SPECIALISED CRAFT: See above. A Rotterdam-class LPD can embark 4 Sea King-sized helicopters and 2 L-CAT. 

AIR COVER: See above. The facilities at Layang Layang island (Swallow Reef) should also be upgraded to support forward deployed fighters, as its strategic location will further expand the reach of the aircraft.

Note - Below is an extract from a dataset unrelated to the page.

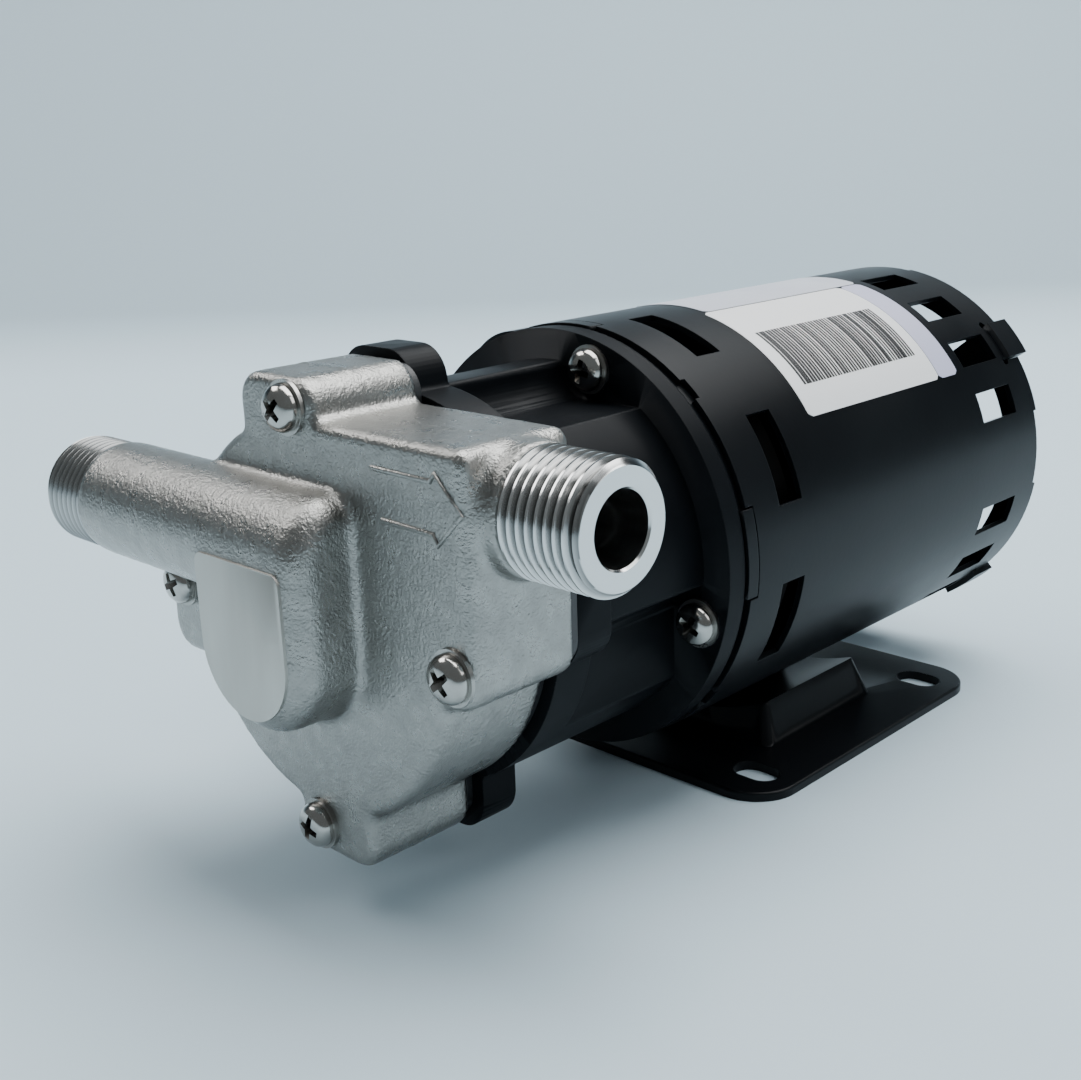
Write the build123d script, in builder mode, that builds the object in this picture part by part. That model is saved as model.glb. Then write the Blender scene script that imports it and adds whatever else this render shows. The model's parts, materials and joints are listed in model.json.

Airborne early warning aircraft are also essential to provide early warning to the amphibious warfare task force the farther the operation area is from land-based air defence radars. E-2D Advanced Hawkeye airborne early warning & control aircraft with the new AN/APY-9 radar offered by Northrop Grumman is among the best available on the market right now. The AN/APY-9 has a quoted range of “more than 300 nm”. Being a smaller aircraft means it is easier to be forward deployed to places like Layang Layang island if necessary, as it can operate from shorter runways.

MARITIME PROTECTION: See above. Future option includes the procurement of the 6 proposed Littoral Combatant Ships and / or the 2 enhanced Lekiu-class frigates.


7 Ps, a British Army adage, states that, “Proper Planning and Preparation Prevents Piss Poor Performance”.

With proper planning and budget, the new Marine Corps can smoothly transition from a force with limited capability and reach to being a modern, strategically mobile force in about a decade.

The military is an instrument of the national policy. Thus, it cannot be stressed enough that a strong political will is imperative to turn this dream of a modern and capable Marine Corps into a reality. The formation of the new Marine Corps not only can act as deterrence for any military adventurism in the South China Sea, but in the long term will also act one of the symbols of national power as we continue on the path to reach the status of a fully developed nation by 2020.

1 comment:

  1. Bintulu is too far from ESSCOM. Put the marines in Sepanggar or Labuan.